DESCRIPTION OF THE TASK
Which lines below fall between the one containing "right_eye_paint();" and the one containing "for corner in"? Repeat them exactly, counting both of those lines, and add nothing else.

INFORMATION PROVIDED
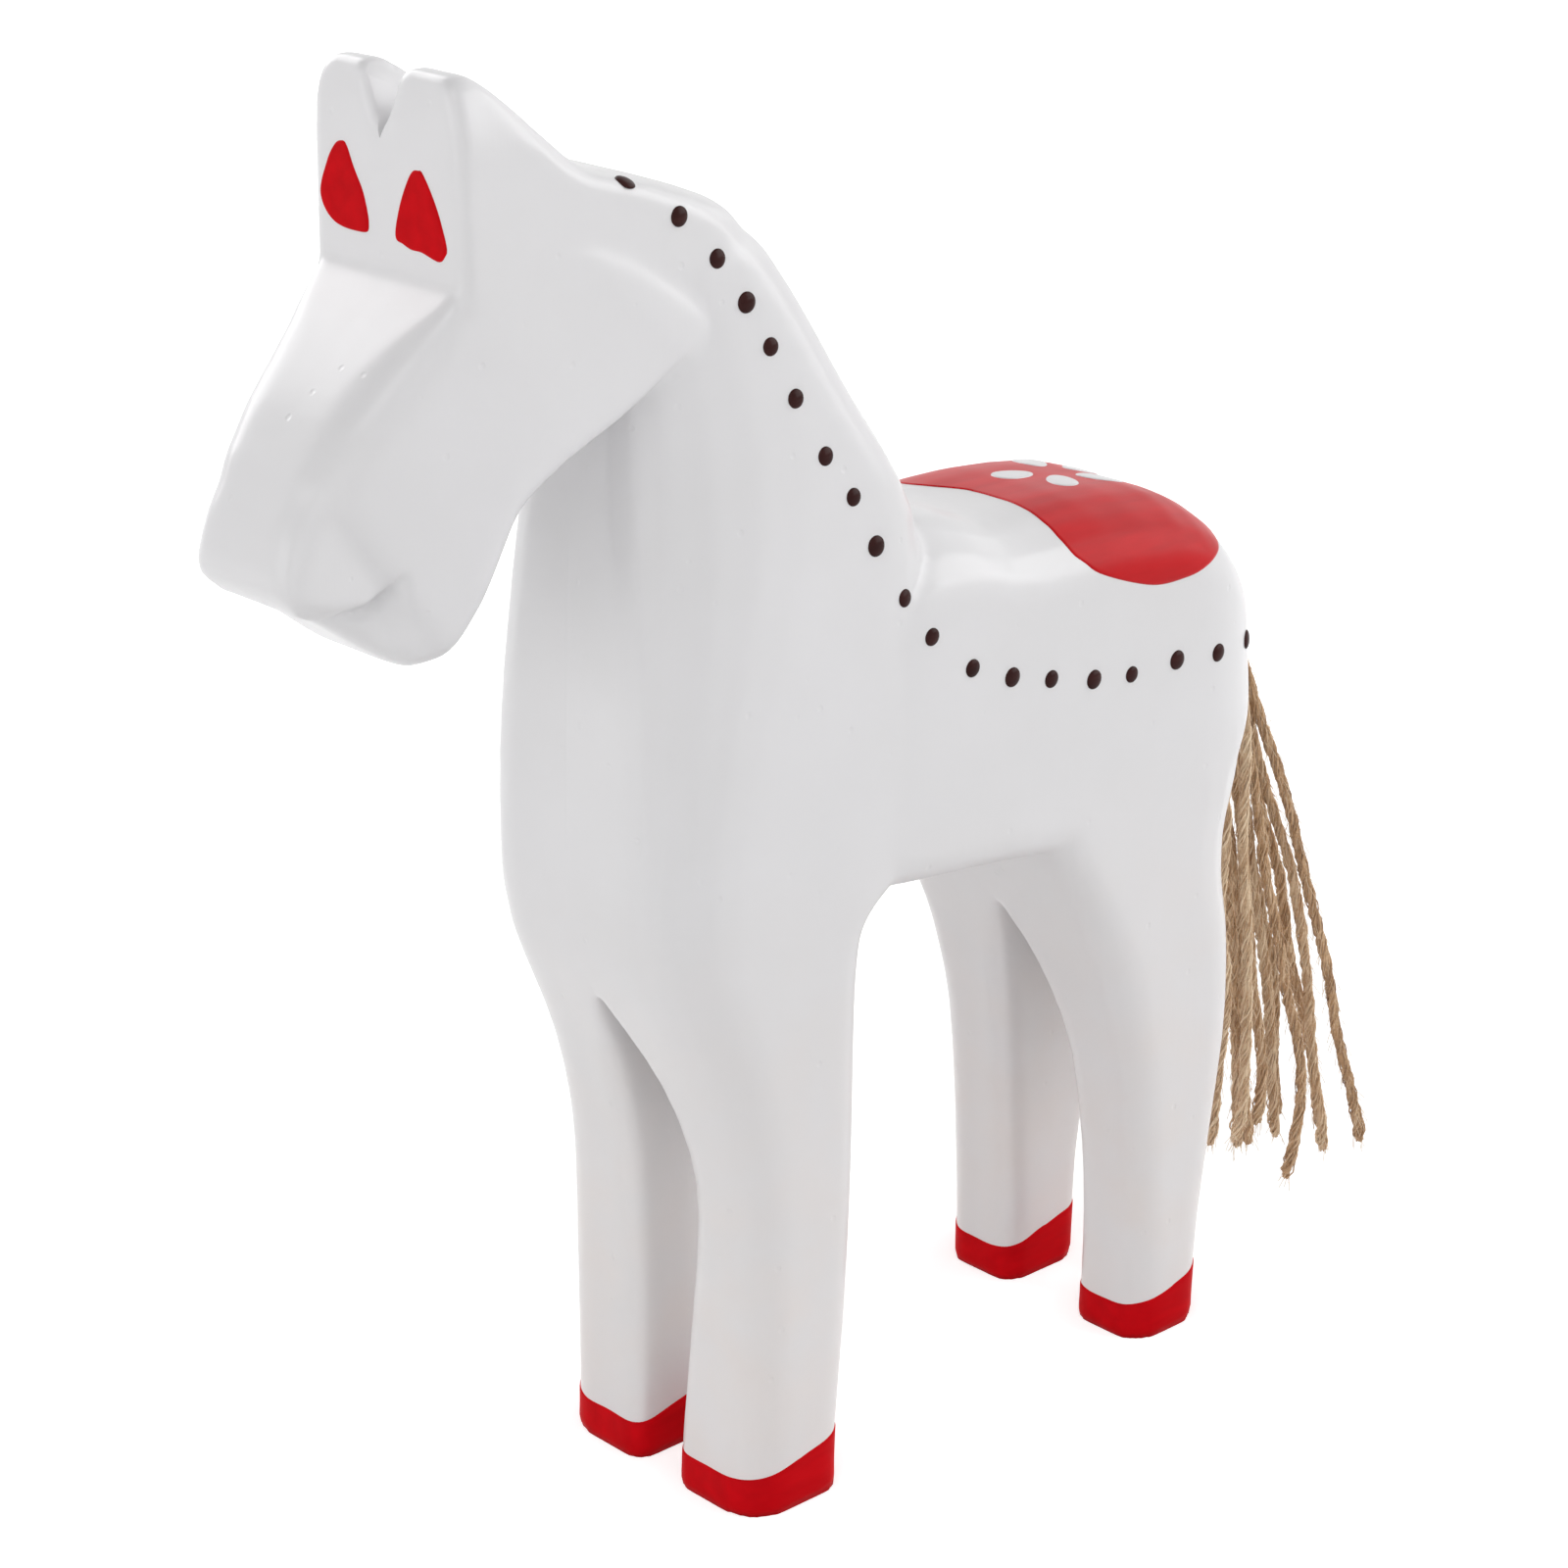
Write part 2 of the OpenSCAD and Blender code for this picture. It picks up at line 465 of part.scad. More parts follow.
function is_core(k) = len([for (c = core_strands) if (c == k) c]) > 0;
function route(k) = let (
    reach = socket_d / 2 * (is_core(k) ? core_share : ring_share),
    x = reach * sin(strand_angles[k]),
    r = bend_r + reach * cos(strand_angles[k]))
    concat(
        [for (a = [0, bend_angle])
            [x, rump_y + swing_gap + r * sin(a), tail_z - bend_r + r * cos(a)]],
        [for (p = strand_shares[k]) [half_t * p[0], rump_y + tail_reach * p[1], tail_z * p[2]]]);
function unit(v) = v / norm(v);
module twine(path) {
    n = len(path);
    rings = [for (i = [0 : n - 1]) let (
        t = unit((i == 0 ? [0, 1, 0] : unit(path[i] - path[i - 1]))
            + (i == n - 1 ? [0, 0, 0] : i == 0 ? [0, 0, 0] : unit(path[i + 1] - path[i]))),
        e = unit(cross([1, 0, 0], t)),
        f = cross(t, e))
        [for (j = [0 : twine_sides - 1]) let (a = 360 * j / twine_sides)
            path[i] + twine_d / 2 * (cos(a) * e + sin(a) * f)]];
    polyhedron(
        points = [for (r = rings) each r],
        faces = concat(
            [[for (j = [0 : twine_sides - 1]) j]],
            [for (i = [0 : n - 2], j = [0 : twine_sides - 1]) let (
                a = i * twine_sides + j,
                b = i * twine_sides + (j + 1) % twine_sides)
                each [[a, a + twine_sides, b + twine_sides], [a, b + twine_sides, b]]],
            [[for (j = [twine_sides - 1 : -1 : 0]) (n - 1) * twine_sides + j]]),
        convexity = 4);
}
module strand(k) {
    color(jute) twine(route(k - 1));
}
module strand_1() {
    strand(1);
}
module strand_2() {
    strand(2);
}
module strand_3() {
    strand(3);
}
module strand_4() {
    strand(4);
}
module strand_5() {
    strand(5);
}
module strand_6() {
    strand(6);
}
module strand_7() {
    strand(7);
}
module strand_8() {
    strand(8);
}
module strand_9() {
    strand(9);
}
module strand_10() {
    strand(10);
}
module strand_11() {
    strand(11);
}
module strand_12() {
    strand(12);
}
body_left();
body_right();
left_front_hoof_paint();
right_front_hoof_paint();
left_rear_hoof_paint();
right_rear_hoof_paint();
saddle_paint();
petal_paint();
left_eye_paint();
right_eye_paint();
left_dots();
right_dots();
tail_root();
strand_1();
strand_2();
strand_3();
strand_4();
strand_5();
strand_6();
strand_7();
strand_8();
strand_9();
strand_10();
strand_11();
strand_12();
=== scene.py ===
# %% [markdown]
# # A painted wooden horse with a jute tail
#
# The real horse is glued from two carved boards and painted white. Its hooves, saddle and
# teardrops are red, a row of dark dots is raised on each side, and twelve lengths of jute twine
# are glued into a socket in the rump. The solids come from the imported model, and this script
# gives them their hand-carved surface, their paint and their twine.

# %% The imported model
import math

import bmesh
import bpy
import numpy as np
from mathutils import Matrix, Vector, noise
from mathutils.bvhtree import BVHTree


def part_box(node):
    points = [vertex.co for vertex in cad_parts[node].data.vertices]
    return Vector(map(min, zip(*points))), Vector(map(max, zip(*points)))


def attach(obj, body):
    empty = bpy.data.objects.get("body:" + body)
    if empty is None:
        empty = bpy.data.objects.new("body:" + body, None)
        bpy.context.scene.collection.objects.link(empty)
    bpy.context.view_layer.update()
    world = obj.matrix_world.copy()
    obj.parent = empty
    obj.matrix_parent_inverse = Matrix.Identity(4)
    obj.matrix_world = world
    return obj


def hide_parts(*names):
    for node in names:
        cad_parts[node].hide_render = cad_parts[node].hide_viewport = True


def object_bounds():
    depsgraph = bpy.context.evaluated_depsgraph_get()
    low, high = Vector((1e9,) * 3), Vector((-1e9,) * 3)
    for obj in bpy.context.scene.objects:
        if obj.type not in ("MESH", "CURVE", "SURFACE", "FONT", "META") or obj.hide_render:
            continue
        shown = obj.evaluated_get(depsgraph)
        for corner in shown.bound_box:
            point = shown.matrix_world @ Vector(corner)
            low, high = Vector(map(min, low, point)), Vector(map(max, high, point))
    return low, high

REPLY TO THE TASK
right_eye_paint();
left_dots();
right_dots();
tail_root();
strand_1();
strand_2();
strand_3();
strand_4();
strand_5();
strand_6();
strand_7();
strand_8();
strand_9();
strand_10();
strand_11();
strand_12();
=== scene.py ===
# %% [markdown]
# # A painted wooden horse with a jute tail
#
# The real horse is glued from two carved boards and painted white. Its hooves, saddle and
# teardrops are red, a row of dark dots is raised on each side, and twelve lengths of jute twine
# are glued into a socket in the rump. The solids come from the imported model, and this script
# gives them their hand-carved surface, their paint and their twine.

# %% The imported model
import math

import bmesh
import bpy
import numpy as np
from mathutils import Matrix, Vector, noise
from mathutils.bvhtree import BVHTree


def part_box(node):
    points = [vertex.co for vertex in cad_parts[node].data.vertices]
    return Vector(map(min, zip(*points))), Vector(map(max, zip(*points)))


def attach(obj, body):
    empty = bpy.data.objects.get("body:" + body)
    if empty is None:
        empty = bpy.data.objects.new("body:" + body, None)
        bpy.context.scene.collection.objects.link(empty)
    bpy.context.view_layer.update()
    world = obj.matrix_world.copy()
    obj.parent = empty
    obj.matrix_parent_inverse = Matrix.Identity(4)
    obj.matrix_world = world
    return obj


def hide_parts(*names):
    for node in names:
        cad_parts[node].hide_render = cad_parts[node].hide_viewport = True


def object_bounds():
    depsgraph = bpy.context.evaluated_depsgraph_get()
    low, high = Vector((1e9,) * 3), Vector((-1e9,) * 3)
    for obj in bpy.context.scene.objects:
        if obj.type not in ("MESH", "CURVE", "SURFACE", "FONT", "META") or obj.hide_render:
            continue
        shown = obj.evaluated_get(depsgraph)
        for corner in shown.bound_box:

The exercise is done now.